On September 15, 2015, EPA solicited public comment on its upcoming cycle of National Enforcement Initiatives (NEI) for fiscal years (FY) 2017- 2019.  EPA is proposing to adopt three new enforcement initiatives and is requesting input as to whether the existing six NEI should continue as enforcement priorities. Notably, the new initiatives would target a large swath of industrial sectors, including: chemical plants, refineries, bulk storage facilities, hazardous waste facilities, large quantity generators of hazardous waste, mining, food processing, primary metals manufacturing, and certain other industrial facilities. The initiatives continue to dovetail with the Agency’s programmatic interest in addressing environmental justice. The notice is also noteworthy for proposing to include surface water discharges from food processors in a national enforcement initiative.  EPA has not added a new enforcement initiative in many years (since before FY 2011).
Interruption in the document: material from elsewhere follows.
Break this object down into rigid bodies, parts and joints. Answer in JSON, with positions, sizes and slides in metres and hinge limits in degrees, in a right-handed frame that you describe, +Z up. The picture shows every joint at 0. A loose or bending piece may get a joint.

Thus, it seems likely that EPA will adopt one or more of the new initiatives identified in the proposal.  Comments must be received no later than October 14, 2015.

EPA has identified a number of emerging and existing environmental issues that could be subjected to heightened federal enforcement scrutiny in the next three years through the NEI paradigm. According to EPA, these environmental problems are national in scope, based largely on noncompliance with existing environmental requirements, and would benefit from federal enforcement attention.